NA Mask Array Functions
-----------------------

.. cfunction:: int PyArray_AllocateMaskNA(PyArrayObject *arr, npy_bool ownmaskna, npy_bool multina, npy_mask defaultmask)

    Allocates an NA mask for the array *arr* if necessary. If *ownmaskna*
    if false, it only allocates an NA mask if none exists, but if
    *ownmaskna* is true, it also allocates one if the NA mask is a view
    into another array's NA mask. Here are the two most common usage
    patterns::

        /* Use this to make sure 'arr' has an NA mask */
        if (PyArray_AllocateMaskNA(arr, 0, 0, 1) < 0) {
            return NULL;
        }

        /* Use this to make sure 'arr' owns an NA mask */
        if (PyArray_AllocateMaskNA(arr, 1, 0, 1) < 0) {
            return NULL;
        }

    The parameter *multina* is provided for future expansion, when
    mult-NA support is added to NumPy. This will affect the dtype of
    the NA mask, which currently must be always NPY_BOOL, but will be
    NPY_MASK for arrays multi-NA when this is implemented.

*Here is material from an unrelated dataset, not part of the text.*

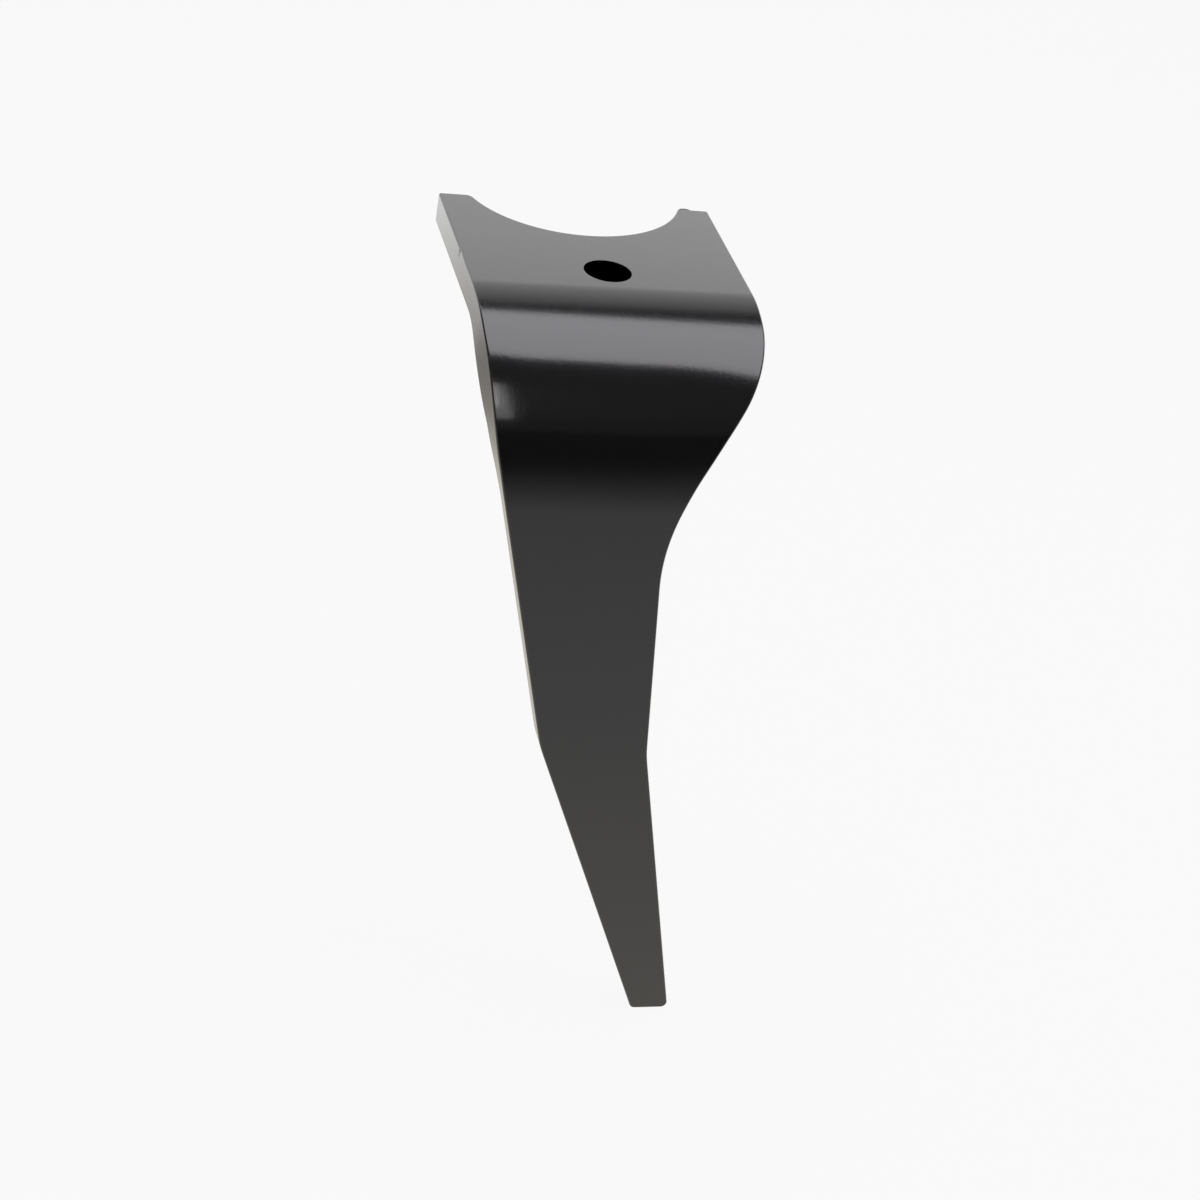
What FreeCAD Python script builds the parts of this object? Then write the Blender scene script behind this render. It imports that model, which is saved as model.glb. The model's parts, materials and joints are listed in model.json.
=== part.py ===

    When a new NA mask is allocated, and the mask needs to be filled,
    it uses the value *defaultmask*. In nearly all cases, this should be set
    to 1, indicating that the elements are exposed. If a mask is allocated
    just because of *ownmaskna*, the existing mask values are copied
    into the newly allocated mask.

    This function returns 0 for success, -1 for failure.

.. cfunction:: npy_bool PyArray_HasNASupport(PyArrayObject *arr)

    Returns true if *arr* is an array which supports NA. This function
    exists because the design for adding NA proposed two mechanisms
    for NAs in NumPy, NA masks and NA bitpatterns. Currently, just
    NA masks have been implemented, but when NA bitpatterns are implemented
    this would return true for arrays with an NA bitpattern dtype as well.

.. cfunction:: int PyArray_ContainsNA(PyArrayObject *arr, PyArrayObject *wheremask, npy_bool *whichna)

    Checks whether the array *arr* contains any NA values.

    If *wheremask* is non-NULL, it must be an NPY_BOOL mask which can
    broadcast onto *arr*. Whereever the where mask is True, *arr*
    is checked for NA, and whereever it is False, the *arr* value is
    ignored.

    The parameter *whichna* is provided for future expansion to multi-NA
    support. When implemented, this parameter will be a 128 element
    array of npy_bool, with the value True for the NA values that are
    being looked for.

    This function returns 1 when the array contains NA values, 0 when
    it does not, and -1 when a error has occurred.

.. cfunction:: int PyArray_AssignNA(PyArrayObject *arr, NpyNA *na, PyArrayObject *wheremask, npy_bool preservena, npy_bool *preservewhichna)

    Assigns the given *na* value to elements of *arr*.

    If *wheremask* is non-NULL, it must be an NPY_BOOL array broadcastable
    onto *arr*, and only elements of *arr* with a corresponding value
    of True in *wheremask* will have *na* assigned.

    The parameters *preservena* and *preservewhichna* are provided for
    future expansion to multi-NA support. With a single NA value, one
    NA cannot be distinguished from another, so preserving NA values
    does not make sense. With multiple NA values, preserving NA values
    becomes an important concept because that implies not overwriting the
    multi-NA payloads. The parameter *preservewhichna* will be a 128 element
    array of npy_bool, indicating which NA payloads to preserve.

    This function returns 0 for success, -1 for failure.

.. cfunction:: int PyArray_AssignMaskNA(PyArrayObject *arr, npy_mask maskvalue, PyArrayObject *wheremask, npy_bool preservena, npy_bool *preservewhichna)

    Assigns the given NA mask *maskvalue* to elements of *arr*.

    If *wheremask* is non-NULL, it must be an NPY_BOOL array broadcastable
    onto *arr*, and only elements of *arr* with a corresponding value
    of True in *wheremask* will have the NA *maskvalue* assigned.

    The parameters *preservena* and *preservewhichna* are provided for
    future expansion to multi-NA support. With a single NA value, one
    NA cannot be distinguished from another, so preserving NA values
    does not make sense. With multiple NA values, preserving NA values
    becomes an important concept because that implies not overwriting the
    multi-NA payloads. The parameter *preservewhichna* will be a 128 element
    array of npy_bool, indicating which NA payloads to preserve.

    This function returns 0 for success, -1 for failure.